The first one—well, it's not so bad, but he used to make fun of my scraggly hair, mismatched clothes and my glasses. He also called me fat. A lot. But he especially loved to make fun of my school lunch. You see, my mom made me a tuna sandwich because that's what I liked. And every day, Jeff would make fun of it. Every. Single. Day. He'd go on and on about the smell and how gross it was. And other kids would laugh and make fun of it too, to the point I'd get pretty self-conscious about it and try to hide it. Have you ever tried to hide a tuna sandwich?


Then one day my mom got creative and put roasted red peppers in it. I can't tell you the humiliation I went through when Jeff saw the roasted red peppers in my tuna sandwich. Jeff made this huge production, pointing to my lunch and telling everyone that I was eating body parts. Almost the entire class laughed. All except Courtney and my friend Carly. I tried to laugh it off myself, but deep down I wanted to cry. And every day after that, Jeff wanted to see my lunch, like it was his business. By this point I dreaded going to school and tried to find ways of getting out of it. I also begged my mom to never put roasted red peppers in it again.

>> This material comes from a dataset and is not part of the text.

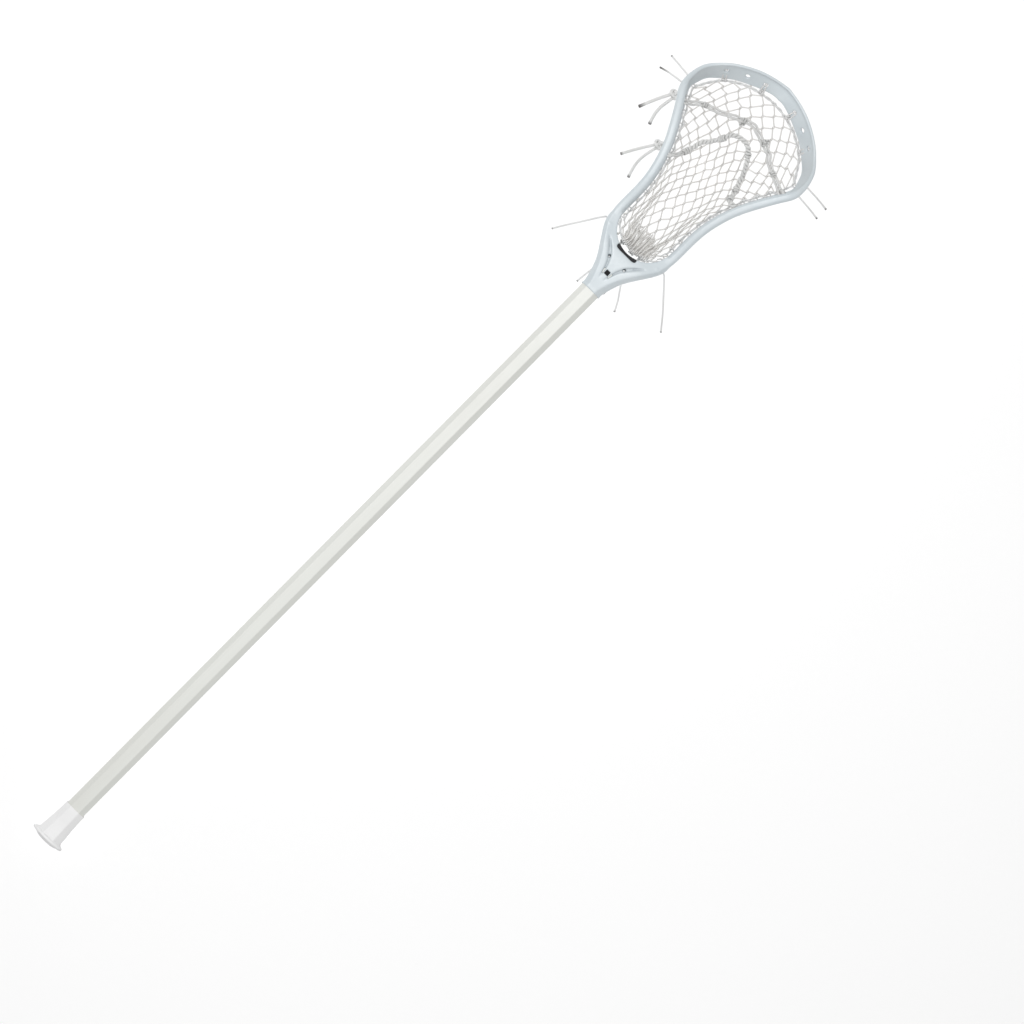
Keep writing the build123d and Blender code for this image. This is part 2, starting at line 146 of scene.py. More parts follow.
def add_node(tree, kind, **values):
    """Node of a kind, with some of its settings."""
    node = tree.nodes.new(kind)
    for key, value in values.items():
        setattr(node, key, value)
    return node


def object_place(tree, stretch):
    """Place in the row frame, in metres, stretched axis by axis."""
    coordinates = add_node(tree, "ShaderNodeTexCoord")
    mapping = add_node(tree, "ShaderNodeMapping")
    mapping.inputs["Scale"].default_value = stretch
    tree.links.new(coordinates.outputs["Object"], mapping.inputs["Vector"])
    return mapping.outputs["Vector"]


def add_noise(tree, scale, detail, distortion=0.0, stretch=(1, 1, 1)):
    """Cloudy noise from about 0.3 to 0.7, with scale waves to the metre."""
    noise = add_node(tree, "ShaderNodeTexNoise")
    noise.inputs["Scale"].default_value = scale
    noise.inputs["Detail"].default_value = detail
    noise.inputs["Distortion"].default_value = distortion
    tree.links.new(object_place(tree, stretch), noise.inputs["Vector"])
    return noise.outputs["Fac"]


def add_ramp(tree, source, low, high, start, end):
    """Straight-line map of a value from low..high to start..end, held outside."""
    ramp = add_node(tree, "ShaderNodeMapRange")
    for key, value in (("From Min", low), ("From Max", high), ("To Min", start), ("To Max", end)):
        ramp.inputs[key].default_value = value
    tree.links.new(source, ramp.inputs["Value"])
    return ramp.outputs["Result"]


def add_mix(tree, shader, factor, first, second):
    """Base colour that goes from the first colour to the second with the factor."""
    mix = add_node(tree, "ShaderNodeMix", data_type="RGBA")
    for socket, value in ((mix.inputs[MIX_FIRST], first), (mix.inputs[MIX_SECOND], second)):
        if isinstance(value, tuple):
            socket.default_value = (*value, 1)
        else:
            tree.links.new(value, socket)
    tree.links.new(factor, mix.inputs[MIX_FACTOR])
    tree.links.new(mix.outputs[MIX_RESULT], shader.inputs["Base Color"])
    return mix.outputs[MIX_RESULT]


def add_crease_shade(tree, shader, colour, painted_crease_shade, reach, deepest):
    """Paints shade into the creases: goes to the crease shade colour where the piece's own surfaces crowd
    together within reach metres, fully where the openness falls to deepest."""
    near = add_node(tree, "ShaderNodeAmbientOcclusion", only_local=True, samples=8)
    near.inputs["Distance"].default_value = reach
    depth = add_ramp(tree, near.outputs["AO"], low=deepest, high=CREASE_SHADE_STARTS, start=1.0, end=0.0)
    return add_mix(tree, shader, depth, colour, painted_crease_shade)


def add_math(tree, operation, first, second=0.0):
    """Result of one operation on numbers or node outputs."""
    node = add_node(tree, "ShaderNodeMath", operation=operation)
    for socket, value in zip(node.inputs, (first, second)):
        if isinstance(value, (int, float)):
            socket.default_value = value
        else:
            tree.links.new(value, socket)
    return node.outputs[0]


def add_bump(tree, shader, layers):
    """Stacks height layers, each a (height, depth in metres) pair."""
    normal = None
    for height, depth in layers:
        bump = add_node(tree, "ShaderNodeBump")
        bump.inputs["Distance"].default_value = depth
        bump.inputs["Strength"].default_value = 1.0
        tree.links.new(height, bump.inputs["Height"])
        if normal:
            tree.links.new(normal, bump.inputs["Normal"])
        normal = bump.outputs["Normal"]
    tree.links.new(normal, shader.inputs["Normal"])


def moulded(name, colour, shade, painted_crease_shade, roughness, grain_scale, grain_depth, **settings):
    """Moulded plastic or rubber: cloudy colour, painted shade in the creases, fine grain and dull scuffs."""
    material, tree, shader = new_material(name, colour, roughness, **settings)
    cloud = add_noise(tree, scale=28.0, detail=3.0, distortion=0.4)
    shaded = add_ramp(tree, cloud, low=0.35, high=0.7, start=0.0, end=1.0)
    skin = add_mix(tree, shader, shaded, colour, shade)
    # painted shade: the colour darkens where the piece's surfaces crowd into creases
    add_crease_shade(tree, shader, skin, painted_crease_shade, MOULDED_REACH, MOULDED_DEEPEST)
    grain = add_noise(tree, scale=grain_scale, detail=3.0)
    flow = add_noise(tree, scale=120.0, detail=2.0, distortion=1.5)
    flow_depth = 2.5 * grain_depth
    add_bump(tree, shader, [(grain, grain_depth), (flow, flow_depth)])
    scuff = add_noise(tree, scale=260.0, detail=6.0, distortion=3.0)
    worn = add_ramp(tree, scuff, low=0.45, high=0.75, start=roughness - 0.05, end=roughness + 0.14)
    tree.links.new(worn, shader.inputs["Roughness"])
    return material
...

To this day I don't eat roasted red peppers.


The best thing that ever happened to me was finishing elementary school and ridding Jeff from my life. Jeff was going to a different middle school and that meant my tormentor would be gone. But not before he humiliated me one last time.


We got a dog the summer before I started 7th grade and I was over the moon. His name was Prince. My sister and I were walking him and we had the sad misfortune of running into Jeff and his friends. And just like it happened yesterday, I will never forget when he said: "Oh look, a dog walking a dog."


I think my sister was embarrassed because she didn't say anything, and I fought so hard not to cry. Here was a beautiful moment of me walking my new dog, and Jeff ruined it. I vowed then not to let Jeff ruin another day of mine.


I decided then to surround myself with positive influences. It's around that time that I started writing. I also made friends with people who accepted me for who I was. And would you believe that one of those people was Courtney? We are still friends to this day. And I realized that I needed to open up to people, to talk about what makes me happy and what makes me sad. And I always make a conscious effort to lift up other people. To show them the positives in their own lives.


Because we all have a Jeff in our life, but he won't be there forever. Eventually he'll slink off and you'll never see him again. I haven't seen Jeff since high school and by then he was someone I rolled my eyes at. Not that it matters, and really, I feel kind of sorry for him, but Jeff didn't make much of his life. At least not so far. The last update from Courtney was that he was in rehab for a drug addiction. Maybe Jeff had demons and that's why he bullied people. I suppose I'll never know.


But my point is this: It gets better. And you're stronger than you think. And take what your passion is and nurture it. And remind yourself about all the good things you have. Most important of all, tell someone how your feel. A trusted friend or family member. You don't have to be alone. Let's #EndBullying together.


By the way, I still love tuna fish sandwiches. Even if they are stinky.